Sunday 1 November, 1.45pm until 3.15pm, Upper Gulbenkian Gallery Keynote Controversies
Critics used to be feared and respected for their ability to make definitive judgements on everything from conceptual art to catwalk fashions. This mattered not just for the success – or failure – of the individuals being judged, but for shaping culture more generally. Critical acclaim for 18th-century actor David Garrick changed how we viewed Shakespeare as well as actors. Hazlitt was Romanticism’s critical muse, while Kenneth Tynan championed the post-war realism of plays like John Osborne’s Look Back In Anger. It could even be said that criticism makes us who we are, forming, as Roger Scruton puts it, ‘part of the great transition from youthful enjoyment to adult discrimination’. Today criticism can still – sometimes literally – define our tastes, with the Evening Standard’s Fay Maschler described as the ‘most feared and respected restaurant critic’ in London.
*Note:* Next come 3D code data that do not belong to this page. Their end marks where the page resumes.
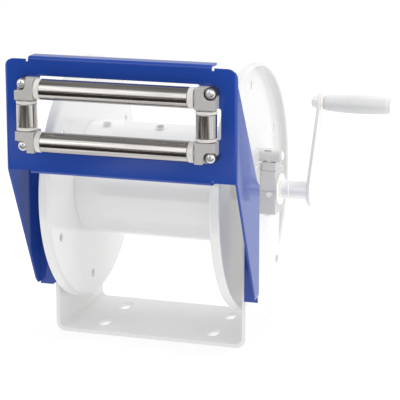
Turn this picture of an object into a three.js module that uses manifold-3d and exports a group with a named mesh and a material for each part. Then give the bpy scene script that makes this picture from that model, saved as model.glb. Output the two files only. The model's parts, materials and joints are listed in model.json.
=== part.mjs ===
// Hand-crank reel with a four-roller guide bracket, in millimetres.
// +X runs along the shaft towards the crank, +Y to the back, +Z up; the origin is
// the middle of the base's underside.
import * as THREE from "three";
import { mergeVertices } from "three/addons/utils/BufferGeometryUtils.js";
import Module from "manifold-3d";

const wasm = await Module();
wasm.setup();

// ---- Driving dimensions -------------------------------------------------

const gap = 0.3; // clearance between pieces that touch, seat or turn
const through = 2; // how far a cutter runs past the face it cuts
const weld = 1; // how far two bodies that make one piece run into each other
const round = { large: 40, medium: 24, small: 20, tiny: 12, hex: 6 }; // sides of turned bodies
const curveSteps = 5; // flats in each arc of an extruded outline

// Shaft and discs
const axleRadius = 9.5;
const axleBore = axleRadius + gap;
const discRadius = 154;
const discFloor = 25.7; // base plate to the discs
const discSheet = 2;
const rimClear = 5.7; // a rim's outer edge to the upright
const rimDepth = 13; // how far the rim stands out from the disc's web
const rimBend = 4.5;
const beadRadius = 2.2;
const discHoleRadius = 5.5;
const discHoleInset = 28; // hole centres in from the disc's edge
const discHoleCount = 6;
const discHoleTurn = 25;

// Frame: one bent plate, a base with two uprights
const plate = 4.8;
const frameWidth = 248;
const frameDepth = 150;
const frameBend = 12;
const shaftHeight = plate + discFloor + discRadius;
const shaftBack = 4;
const crestRise = 33.5; // top of an upright above the shaft
const crestCorner = 12;
const slotWidth = 12.5;
const slotLength = 30;
const slotInsetX = 52; // slot centres in from the frame's sides
const slotInsetY = 38;
const spareHoleHeight = 78;
const spareHoleInset = 10;
const spareHoleRadius = 5.2;

// Drum and bearings
const drumRadius = 71.7;
const drumWall = 2;
const drumScrewX = [-76, -5.5];
const drumScrewTilt = 14; // degrees forward of the top of the drum
const drumScrewHead = 5;
const drumScrewHeadThick = 3.2;
const drumScrewLength = 9;
const bushWall = 3.5;
const bushFlange = 4;
const bushFlangeThick = 2.8;
const collarRadius = axleBore + 4.8;
const collarLength = 8;
const sleeveWall = 2.2; // spacer sleeve between the brake and the crank's hub
const sleeveLength = 12.4;
const thrustRadius = axleBore + 9.7;
const thrustThick = 2.2;
const axleOverhang = 15; // left end of the shaft past the upright

// Crank
const hubRadius = axleBore + 1.8;
const hubLength = 22.5;
const crankRadius = 111;
const armFootRadius = hubRadius + 7; // the arm's round foot, about the shaft
const armHeadRadius = 11.8; // the arm's round head, about the grip
const armThick = 4;
const armLean = 10; // how far the arm's top stands out from its foot
const armFootRise = 10; // the straight foot above the shaft
const armHeadDrop = 6; // the straight head below the grip
const gripBoltRadius = 4.8;
const gripLength = 80.5;
const gripEnd = 9.2;
const gripMiddle = 11.4;
const gripTail = 9.9;
const gripLip = 1.2;
const gripShoulder = 0.8; // share of the radius left at the grip's flat ends
const gripHeadRadius = gripBoltRadius + 2.7;
const gripHeadThick = 4.2;
const washerRadius = gripBoltRadius + 4.8;
const washerThick = 2.6;
const gripNutRadius = gripBoltRadius + 3.2;
const gripNutThick = 7;

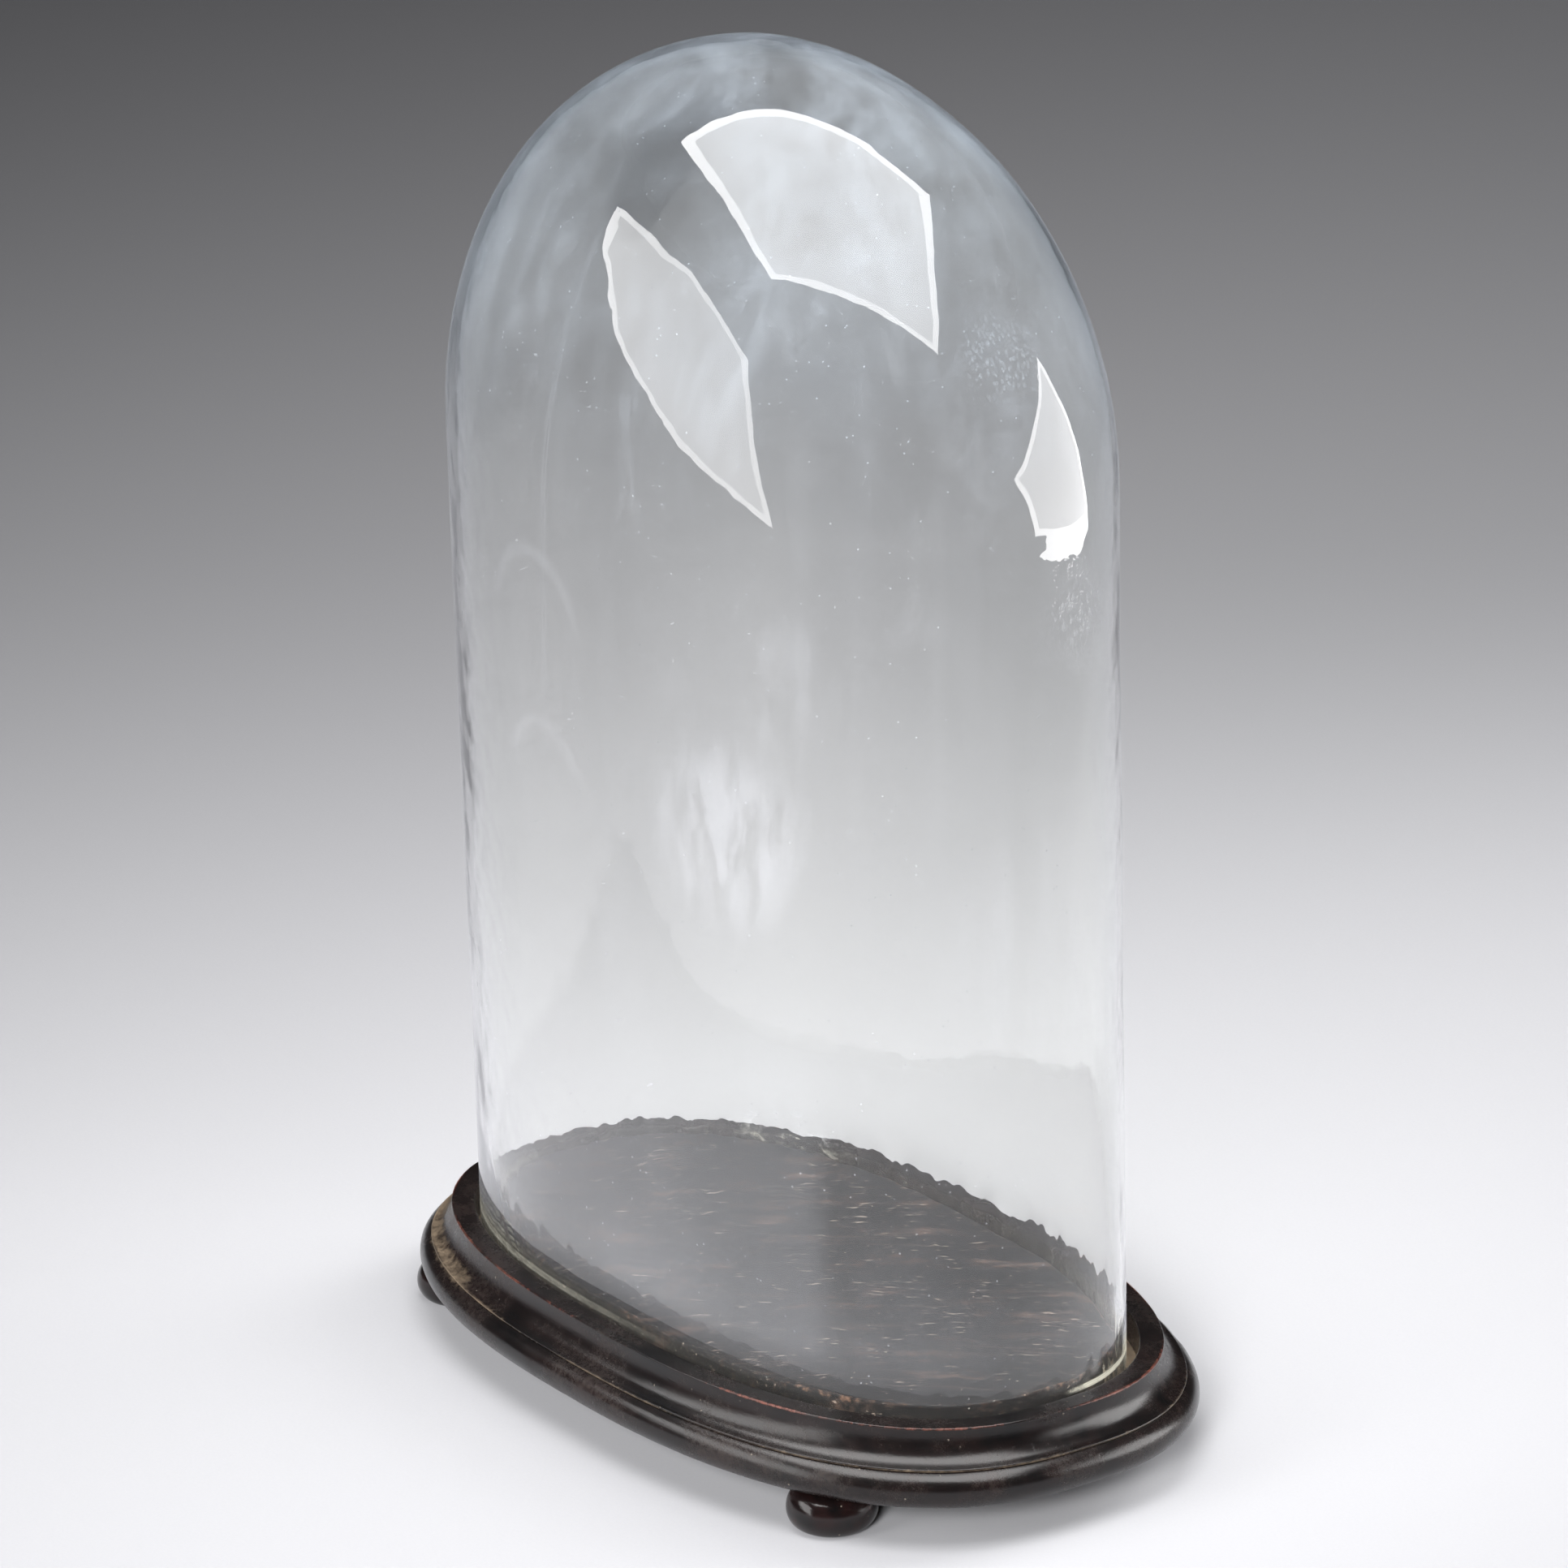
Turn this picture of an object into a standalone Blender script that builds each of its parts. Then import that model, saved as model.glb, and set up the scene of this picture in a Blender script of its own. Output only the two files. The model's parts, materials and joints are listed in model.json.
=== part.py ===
"""Oval glass dome on an ebonised wooden stand.

A blown glass dome, open at the bottom, stands in a groove between a moulded oval ring and an oval
display platform. Ring and platform are screwed to a bullnosed base board from below, and the board
stands on four bun feet.
Metres, +Z up. The origin is on the table under the middle of the board, with the oval's long axis along X.
"""

import math

import bmesh
import bpy

# The oval plan: a superellipse through the sharp top edge (the arris) of the moulding.
ARRIS_HALF_LENGTH = 0.150
ARRIS_HALF_WIDTH = 0.0836
PLAN_EXPONENT = 2.5
PLAN_POINTS = 64

# Pieces that touch keep this much air between their meshes.
FIT_GAP = 0.0003

# Heights, from the table up.
FOOT_HEIGHT = 0.0138
BOARD_THICKNESS = 0.0128
MOULDING_HEIGHT = 0.0111
PLATFORM_RISE = 0.0008
BOARD_BOTTOM = FOOT_HEIGHT + FIT_GAP
BOARD_TOP = BOARD_BOTTOM + BOARD_THICKNESS
MOULDING_BOTTOM = BOARD_TOP + FIT_GAP
RIM_TOP = MOULDING_BOTTOM + MOULDING_HEIGHT

# Offsets in plan, outwards from the arris.
BOARD_OVERHANG = 0.0109
LIP_OVERHANG = 0.0070
RIM_WIDTH = 0.0077
GROOVE_WIDTH = 0.0087

# The moulding's section.
ARRIS_FLAT = 0.0010
LIP_HEIGHT = 0.0008
BULLNOSE_RADIUS = 0.0063
PLATFORM_EDGE_RADIUS = 0.0008
COVE_STEPS = 8
BULLNOSE_RESOLUTION = 4
PLATFORM_EDGE_RESOLUTION = 1

# The glass dome.
GLASS_HALF_LENGTH = 0.1410
GLASS_HALF_WIDTH = 0.0720
GLASS_THICKNESS = 0.0028
GLASS_SHIFT_Y = -0.0015
SHOULDER_HALF_LENGTH = 0.1343
SHOULDER_HALF_WIDTH = 0.0853
SHOULDER_EXPONENT = 2.2
SHOULDER_HEIGHT = RIM_TOP + 0.2804
GLASS_TOP = RIM_TOP + 0.4112
WALL_EASE = 0.3
WALL_SECTIONS = 5
CROWN_SECTIONS = 8

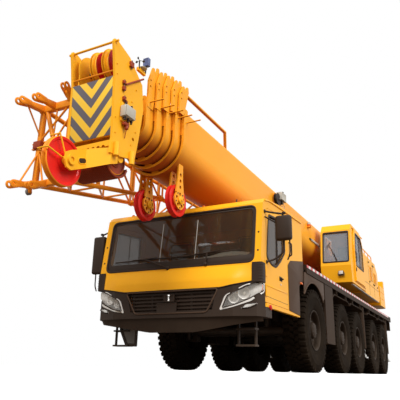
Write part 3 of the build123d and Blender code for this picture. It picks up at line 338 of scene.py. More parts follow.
def rubber(name):
    """Tyre rubber: near black, finely grained, with some dust."""
    finish = Finish(name)
    grain = finish.group(MOTTLE, Slow_scale=5.0, Fast_scale=120.0)
    dusty = finish.group(DUST, Top=1.6, Amount=0.15)
    finish.link(finish.tones(RUBBER_TONE, RUBBER_SHADE, grain.outputs["Mask"]), dusty.inputs["Color"])
    finish.link(dusty.outputs["Color"], finish.shader.inputs["Base Color"])
    finish.set(Roughness=0.85, Specular_IOR_Level=0.03)
    finish.bump(grain.outputs["Height"], 0.3, 0.002)
    return finish.material


def metal(name, tone, roughness, metallic=1.0):
    """Bare or plated metal in two close tones."""
    finish = Finish(name)
    mottle = finish.group(MOTTLE, Slow_scale=4.0, Fast_scale=90.0)
    tones = finish.tones(tone, [c * 0.6 for c in tone], mottle.outputs["Mask"])
    finish.link(tones, finish.shader.inputs["Base Color"])
    finish.set(Metallic=metallic, Roughness=roughness)
    finish.bump(mottle.outputs["Height"], 0.1, 0.001)
    return finish.material


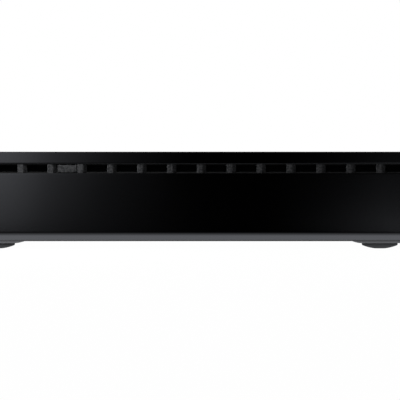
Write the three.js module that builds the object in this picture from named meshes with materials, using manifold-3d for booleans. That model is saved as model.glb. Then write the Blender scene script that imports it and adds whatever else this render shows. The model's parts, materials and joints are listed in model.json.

But society often seems to have disavowed its critics today, particularly where high culture is concerned. If anything, tough criticism is less associated with the arts than lifestyle journalism and light entertainment, from Fay Maschler to Simon Cowell. Some fear the dearth of in-depth critical writing reflects something deeper. With teachers wary of criticising students lest they damage their self-esteem, and professional journalism giving way to amateur blogging, are we the midst of a crisis of judgement? From politics to pop, some argue robust debate has collapsed to be replaced by a culture in which everybody’s opinions must be respected.
Are we no longer comfortable with criticism and authority today? Who needs a coterie of ‘official’ critics when anybody can publish a blog or write a reader’s review? Is this a liberating democratisation, empowering the man and woman in the street? How can we refine our own judgement without a wider culture of criticism? Do we risk reducing critical clarity to a competing cacophony of unexamined prejudices? Isn’t a society that is afraid to make critical judgements one that surrenders to paralysis and puerility? What is the role of the critic and why should we listen?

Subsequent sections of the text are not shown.